Caterpillar, Inc. was formed in 1925 from the merger of the Holt Manufacturing Company and the C.L. Best Tractor Company, and was headquartered in San Francisco, California. Holt had been the country’s main manufacturer of tractors, many of which were exported to Europe for agricultural purposes but diverted instead to military uses in World War I. Current headquarters for Caterpillar, Inc. are located in Peoria, Illinois.

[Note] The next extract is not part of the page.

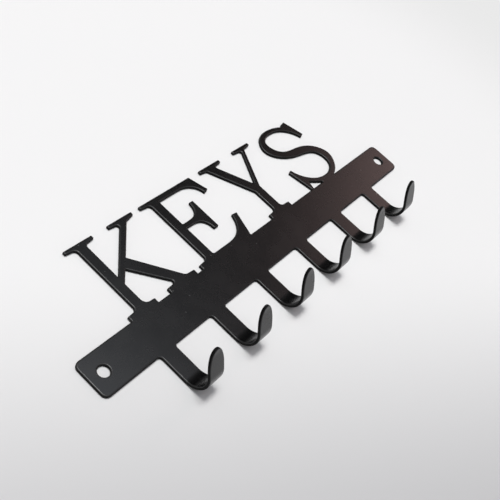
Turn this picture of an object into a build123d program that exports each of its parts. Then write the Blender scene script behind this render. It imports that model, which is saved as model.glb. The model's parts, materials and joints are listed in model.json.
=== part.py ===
"""Wall key rack, cut and bent from one steel sheet.

A straight bar with two screw holes carries a row of slab-serif capitals on
its top edge and a row of bent hooks on its bottom edge. All of them are
regions of the same sheet, so each region is a solid that meets the bar face
to face along the line where the letter or the hook grows out of it.

Frame: X along the bar, Y up the wall, Z out of the wall. The origin lies on
the back face, midway between the two screw holes. Millimetres throughout.
"""

import os

from build123d import *

# The sheet and the bar
SHEET_THICKNESS = 1.5
BAR_LENGTH = 220.0
BAR_HEIGHT = 17.5
BAR_CORNER_RADIUS = 2.75

# The screw holes, one near each end at mid height
HOLE_DIAMETER = 5.0
HOLE_END_DISTANCE = 7.25

# The hooks: a strip, a bend past square, a straight lip and a slight outward curl
HOOK_COUNT = 6
HOOK_PITCH = 30.9
HOOK_WIDTH = 8.5
HOOK_ROOT_FILLET = 1.5
STRIP_LENGTH = 12.6
BEND_INNER_RADIUS = 7.6
BEND_ANGLE = 116.0
LIP_LENGTH = 8.6
CURL_INNER_RADIUS = 19.25
CURL_ANGLE = 10.0
TONGUE_LENGTH = 9.2

# The letters stand on the bar's top edge and are drawn on a grid GRID_HEIGHT tall
LETTER_HEIGHT = 39.2
GRID_HEIGHT = 39.5

# Letter strokes and serifs on that grid
STEM = 5.3
SERIF_TIP = 1.7
SERIF_ROOT = 2.3
FOOT_TIP = 2.35
FOOT_ROOT = 2.75
TIP_ROUND = 0.4
BRACKET = 1.8
TIGHT_BRACKET = 1.0
WIDE_BRACKET = 3.0

bar_top = BAR_HEIGHT / 2
bar_bottom = -BAR_HEIGHT / 2
hole_x = BAR_LENGTH / 2 - HOLE_END_DISTANCE
grid_scale = LETTER_HEIGHT / GRID_HEIGHT

os.makedirs("parts", exist_ok=True)


def save(part, name):
    """Label a finished solid and write it to its STEP file."""
    part.label = name
    export_step(part, f"parts/{name}.step")


# ---------------------------------------------------------------- the bar

with BuildPart() as mounting_bar:
    with BuildSketch():
        RectangleRounded(BAR_LENGTH, BAR_HEIGHT, BAR_CORNER_RADIUS)
        with Locations((-hole_x, 0), (hole_x, 0)):
            Circle(HOLE_DIAMETER / 2, mode=Mode.SUBTRACT)
    extrude(amount=SHEET_THICKNESS)
save(mounting_bar.part, "mounting_bar")


# -------------------------------------------------------------- the hooks

bend_radius = BEND_INNER_RADIUS + SHEET_THICKNESS / 2
curl_radius = CURL_INNER_RADIUS + SHEET_THICKNESS / 2


def make_hook(centre_x):
    """One hook: the bent strip, its filleted root and its tongue-shaped end."""
    side_plane = Plane.YZ.offset(centre_x - HOOK_WIDTH / 2)
    root_plane = Plane(origin=(centre_x, bar_bottom, 0))
    with BuildPart() as hook:
        with BuildSketch(side_plane):
            with BuildLine():
                strip = Line(
                    (bar_bottom, SHEET_THICKNESS / 2),
                    (bar_bottom - STRIP_LENGTH, SHEET_THICKNESS / 2),
                )
                bend = JernArc(strip @ 1, strip % 1, bend_radius, -BEND_ANGLE)
                lip = PolarLine(bend @ 1, LIP_LENGTH, direction=bend % 1)
                curl = JernArc(lip @ 1, lip % 1, curl_radius, CURL_ANGLE)
            trace(line_width=SHEET_THICKNESS)
        extrude(amount=HOOK_WIDTH)
        along = curl % 1
        tongue_plane = Plane(
            origin=(centre_x, (curl @ 1).X, (curl @ 1).Y),
            x_dir=(1, 0, 0),
            z_dir=(0, along.Y, -along.X),
        )
        reach = 2 * (STRIP_LENGTH + bend_radius + LIP_LENGTH)
        with BuildSketch(tongue_plane):
            with Locations((0, TONGUE_LENGTH)):
                Ellipse(HOOK_WIDTH / 2, TONGUE_LENGTH)
            with Locations((0, TONGUE_LENGTH + reach / 2)):
                Rectangle(HOOK_WIDTH, reach)
        extrude(amount=reach, both=True, mode=Mode.INTERSECT)
        with BuildSketch(root_plane):
            flare = HOOK_WIDTH + 2 * HOOK_ROOT_FILLET
            Rectangle(flare, HOOK_ROOT_FILLET, align=(Align.CENTER, Align.MAX))
            with Locations((-flare / 2, -HOOK_ROOT_FILLET), (flare / 2, -HOOK_ROOT_FILLET)):
                Circle(HOOK_ROOT_FILLET, mode=Mode.SUBTRACT)
        extrude(amount=SHEET_THICKNESS)
    return hook


for index in range(HOOK_COUNT):
    hook = make_hook((index - (HOOK_COUNT - 1) / 2) * HOOK_PITCH)
    save(hook.part, f"hook_{index + 1}")


# ------------------------------------------------------------ the letters
# Every outline is drawn on the grid: X from the bar's middle, Y up from its
# top edge. The whole drawing is then scaled to the letter height.

word_plane = Plane(origin=(0, bar_top, 0))
serif_tip_y = GRID_HEIGHT - SERIF_TIP
serif_root_y = GRID_HEIGHT - SERIF_ROOT


def rounded_outline(*corners):
    """A closed outline from corners given as (x, y, radius)."""
    FilletPolyline(
        [(x, y) for x, y, radius in corners],
        radius=[radius for x, y, radius in corners],
        close=True,
    )


# K: a stem, a thin rising arm and a thick falling leg
k_left = -75.05
k_right = k_left + STEM
with BuildPart() as letter_k:
    with BuildSketch(word_plane):
        with BuildLine():
            rounded_outline(
                (-80.1, 0, 0),
                (-80.1, FOOT_TIP, TIP_ROUND),
                (k_left, FOOT_ROOT, BRACKET),
                (k_left, serif_root_y, BRACKET),
                (-80.1, serif_tip_y, TIP_ROUND),
                (-80.1, GRID_HEIGHT, TIP_ROUND),
                (-64.5, GRID_HEIGHT, TIP_ROUND),
                (-64.5, serif_tip_y, TIP_ROUND),
                (k_right, serif_root_y, BRACKET),
                (k_right, 18.0, 0),
                (-50.2, serif_root_y, TIGHT_BRACKET),
                (-55.9, serif_tip_y, TIP_ROUND),
                (-55.9, GRID_HEIGHT, TIP_ROUND),
                (-41.3, GRID_HEIGHT, TIP_ROUND),
                (-41.3, serif_tip_y, TIP_ROUND),
                (-46.2, 36.8, WIDE_BRACKET),
                (-60.2, 23.2, 0),
                (-44.8, FOOT_ROOT, WIDE_BRACKET),
                (-39.9, FOOT_TIP, TIP_ROUND),
                (-39.9, 0, 0),
                (-57.0, 0, 0),
                (-57.0, FOOT_TIP, TIP_ROUND),
                (-51.2, FOOT_ROOT, TIGHT_BRACKET),
                (-64.6, 19.0, 0),
                (k_right, 14.1, 0),
                (k_right, FOOT_ROOT, WIDE_BRACKET),
                (-64.5, FOOT_TIP, TIP_ROUND),
                (-64.5, 0, 0),
            )
        make_face()
        scale(by=grid_scale)
    extrude(amount=SHEET_THICKNESS)
save(letter_k.part, "letter_k")

# E: a stem and three arms that swell into serifs
e_left = -31.3
e_right = e_left + STEM
with BuildPart() as letter_e:
    with BuildSketch(word_plane):
        with BuildLine():
            Line((-2.2, 0), (-36.5, 0))
            FilletPolyline(
                (-36.5, 0),
                (-36.5, FOOT_TIP),
                (e_left, FOOT_ROOT),
                (e_left, serif_root_y),
                (-36.8, serif_tip_y),
                (-36.8, GRID_HEIGHT),
                (-3.0, GRID_HEIGHT),
                (0.2, 29.6),
                (-2.8, 28.8),
                radius=[TIP_ROUND, BRACKET, BRACKET, TIP_ROUND, TIP_ROUND, TIP_ROUND, TIP_ROUND],
            )
            Bezier((-2.8, 28.8), (-3.8, 34.2), (-8.0, 36.5), (-13.5, 36.5))
            FilletPolyline((-13.5, 36.5), (e_right, 36.5), (e_right, 21.9), (-22.0, 21.9), radius=[0, TIP_ROUND])
            Bezier((-22.0, 21.9), (-16.5, 21.9), (-15.0, 24.0), (-14.4, 28.0))
            FilletPolyline(
                (-14.4, 28.0),
                (-14.2, 28.8),
                (-11.75, 28.8),
                (-11.75, 12.1),
                (-14.7, 12.1),
                (-14.8, 13.0),
                radius=[TIP_ROUND, TIP_ROUND, TIP_ROUND, TIP_ROUND],
            )
            Bezier((-14.8, 13.0), (-15.2, 17.0), (-17.0, 19.2), (-22.0, 19.2))
            FilletPolyline((-22.0, 19.2), (e_right, 19.2), (e_right, 3.0), (-16.0, 3.0), radius=[0, TIGHT_BRACKET])
            Bezier((-16.0, 3.0), (-8.0, 3.0), (-4.5, 5.5), (-2.3, 10.6))
            FilletPolyline(
                (-2.3, 10.6),
                (-1.3, 13.0),
                (2.0, 12.6),
                (-2.2, 0),
                radius=[TIP_ROUND, TIP_ROUND],
            )
        make_face()
        scale(by=grid_scale)
    extrude(amount=SHEET_THICKNESS)
save(letter_e.part, "letter_e")

# Y: a thick and a thin arm that meet on a stem
y_left = 20.35
y_right = y_left + STEM
with BuildPart() as letter_y:
    with BuildSketch(word_plane):
        with BuildLine():
            rounded_outline(
                (15.0, 0, 0),
                (15.0, FOOT_TIP, TIP_ROUND),
                (y_left, FOOT_ROOT, BRACKET),
                (y_left, 15.4, 0),
                (8.15, serif_root_y, BRACKET),
                (4.1, serif_tip_y, TIP_ROUND),
                (4.1, GRID_HEIGHT, TIP_ROUND),
                (19.3, GRID_HEIGHT, TIP_ROUND),
                (19.3, serif_tip_y, TIP_ROUND),
                (13.95, serif_root_y, TIGHT_BRACKET),
                (24.15, 19.2, 0),
                (35.1, serif_root_y, TIGHT_BRACKET),
                (29.6, serif_tip_y, TIP_ROUND),
                (29.6, GRID_HEIGHT, TIP_ROUND),
                (42.4, GRID_HEIGHT, TIP_ROUND),
                (42.4, serif_tip_y, TIP_ROUND),
                (37.5, serif_root_y, BRACKET),
                (y_right, 16.8, 0),
                (y_right, FOOT_ROOT, BRACKET),
                (31.1, FOOT_TIP, TIP_ROUND),
                (31.1, 0, 0),
            )
        make_face()
        scale(by=grid_scale)
    extrude(amount=SHEET_THICKNESS)
save(letter_y.part, "letter_y")

# S: one swelling stroke between two flared serifs, on a foot that stands on the bar
with BuildPart() as letter_s:
    with BuildSketch(word_plane):
        with BuildLine():
            Polyline((70.1, 0), (59.7, 0), (52.2, 4.3), (51.1, 0), (49.4, 0), (46.8, 13.8), (49.2, 14.6))
            Spline(
                (49.2, 14.6),
                (53.15, 7.65),
                (64.0, 2.5),
                (74.7, 7.2),
                (73.7, 14.45),
                (64.25, 18.35),
                (52.55, 22.35),
                (46.7, 30.2),
                (50.2, 37.1),
                (59.8, 39.7),
                (69.6, 37.25),
            )
            Polyline((69.6, 37.25), (70.9, 38.2), (74.1, 38.9), (77.7, 27.5), (74.8, 26.6))
            Spline(
                (74.8, 26.6),
                (71.1, 32.55),
                (60.0, 36.95),
                (52.0, 33.55),
                (54.1, 26.7),
                (64.05, 23.35),
                (74.5, 19.9),
                (80.35, 11.0),
                (76.65, 3.7),
                (70.1, 0),
            )
        make_face()
        scale(by=grid_scale)
    extrude(amount=SHEET_THICKNESS)
save(letter_s.part, "letter_s")
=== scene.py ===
"""A wall key rack: one steel sheet, laser cut, its six hooks bent, coated with black powder.

The script follows the making of the real rack. The flat blank is cut with its letters, strips
and holes, its cut edges take the soft rounding that a powder coat gives them, the strips are
bent into hooks, and the coat goes on last. Metres throughout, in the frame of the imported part:
X along the bar, Y up the wall, Z out of the wall.
"""

import json
import math

import bmesh
import bpy
import numpy as np
from mathutils import Matrix, Vector
from mathutils.geometry import delaunay_2d_cdt


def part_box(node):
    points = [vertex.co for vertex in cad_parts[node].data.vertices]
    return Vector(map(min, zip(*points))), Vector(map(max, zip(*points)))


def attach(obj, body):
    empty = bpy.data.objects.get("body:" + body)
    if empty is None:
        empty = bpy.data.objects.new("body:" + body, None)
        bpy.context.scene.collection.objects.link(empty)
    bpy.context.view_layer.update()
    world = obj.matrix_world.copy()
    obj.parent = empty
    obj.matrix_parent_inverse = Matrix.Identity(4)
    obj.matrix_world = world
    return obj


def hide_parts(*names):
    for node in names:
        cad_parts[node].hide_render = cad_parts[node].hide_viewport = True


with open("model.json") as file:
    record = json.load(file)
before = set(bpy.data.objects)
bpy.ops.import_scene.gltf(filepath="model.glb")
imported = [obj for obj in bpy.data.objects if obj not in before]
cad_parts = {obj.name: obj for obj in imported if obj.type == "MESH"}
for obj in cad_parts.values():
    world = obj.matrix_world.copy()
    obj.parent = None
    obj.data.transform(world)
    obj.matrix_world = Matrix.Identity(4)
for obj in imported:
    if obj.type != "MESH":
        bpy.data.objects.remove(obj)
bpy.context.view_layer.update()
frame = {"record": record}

# ------------------------------------------------------------------ mounting bar
# The straight middle of the sheet, which screws to the wall. Laser cut from 1.5 mm steel, with
# rounded corners and one plain round screw hole near each end.

MM = 0.001
bar_low, bar_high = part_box("mounting_bar")
sheet_thickness = bar_high.z - bar_low.z
bar_top = bar_high.y
bar_bottom = bar_low.y
bar_corner = 2.75 * MM
screws = next(m for m in frame["record"]["mounts"] if m["name"] == "wall_screws")
screw_hole_radius = screws["dims"]["hole_r_mm"] * MM
screw_hole_x = screws["dims"]["spacing_x_mm"] * MM / 2


def arc(centre, radius, start, end, steps):
    """Points on an arc from start to end, in degrees, as smooth outline points."""
    angles = np.radians(np.linspace(start, end, steps + 1))
    return [(centre[0] + radius * math.cos(a), centre[1] + radius * math.sin(a), 0.0) for a in angles]


screw_hole_sides = 60
last_side = 360 - 360 / screw_hole_sides
screw_holes = [
    arc((x, 0.0), screw_hole_radius, 0, last_side, screw_hole_sides - 1)
    for x in (-screw_hole_x, screw_hole_x)
]
right_end = [(bar_high.x, bar_bottom, bar_corner), (bar_high.x, bar_top, bar_corner)]
left_end = [(bar_low.x, bar_top, bar_corner), (bar_low.x, bar_bottom, bar_corner)]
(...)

In addition to the lucrative export market for its products, Holt tractors were used in a large number of major construction projects across the United States, including the Los Angeles Aquaduct and the San Francisco cable car system. Following the merger of Holt and C.L. Best, the newly-established Caterpillar Tractor Company (later changed to Caterpillar, Inc., when the company was registered in Delaware as a corporation), the corporation’s equipment would continue to be used globally for major construction projects as well as having its technologies adapted for military use. Caterpillar tractors were instrumental in the construction of the San Francisco’s Golden Gate Bridge and the Hoover Dam on the Arizona-Nevada border. Additionally, Caterpillar products were instrumental in construction of the U.S. interstate highway system, a massive project extending the entire breadth of the United States.
Caterpillar, Inc. remains one of the largest tractor manufacturers in the world, but no longer enjoys the position atop the industry it once did. Competition from John Deere and from the Indian company Mahindra & Mahindra, the latter of which is currently the world’s largest manufacturer of tractors, has seen Caterpillar’s percentage of the global market decline.